Atleast 12 bytes per cpu.

>> > +static DEFINE_PER_CPU(struct cpu_data, cpu_data);

What about:

static DEFINE_PER_CPU(struct cpu_data *, cpu_data);

and allocate them dynamically. So you would save 8 bytes per cpu.

>> > +                       sizeof(struct cpufreq_frequency_table),
>> > GFP_KERNEL);
>
>> sizeof(*table)

You missed this.

>> > +       for (i = 0; i < count; i++) {
>
>> > +               table[i].index = i;
>
>> > +               clk = of_clk_get(data->parent, i);
>
>> > +               table[i].frequency = clk_get_rate(clk) / 1000;
>
>> > +               freq_table_redup(table, i);
>
>>
>
>> Don't call it everytime, fix all these in a single call.
>
>>
>
> NO, not all the CPUs use the same frequency table.
>
> Generally, we have one or two frequency tables.
>
> So, this table needs to be established for each cpu.

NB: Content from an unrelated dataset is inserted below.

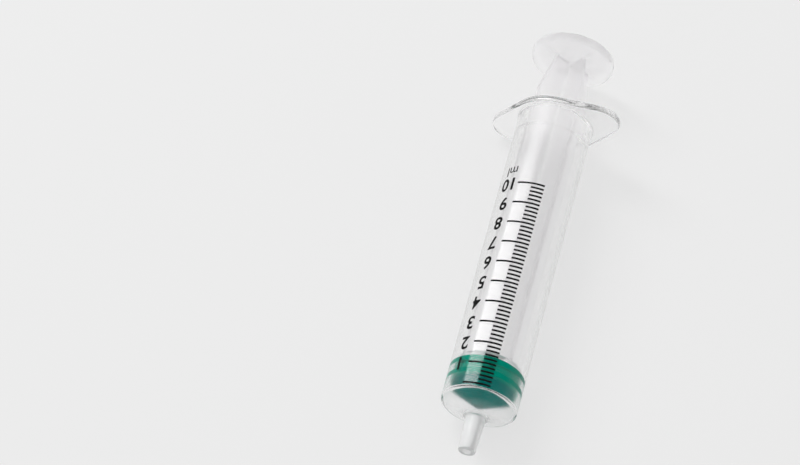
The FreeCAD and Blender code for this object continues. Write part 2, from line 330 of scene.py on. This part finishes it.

You didn't get me. Don't call freq_table_redup() for every table
entry. Call it once per policy-init

>> > +static int corenet_cpufreq_verify(struct cpufreq_policy *policy)
>> > +{
>> > +       struct cpufreq_frequency_table *table;
>> > +
>> > +       table = (&per_cpu(cpu_data, policy->cpu))->table;
>> > +       if (!table)
>> > +               return -EINVAL;
>
>>
>
>> This should never be true.
>
> don't understand what's your point here. could you elaborate it?

Sure. table should always be vaild. How can this be NULL ever?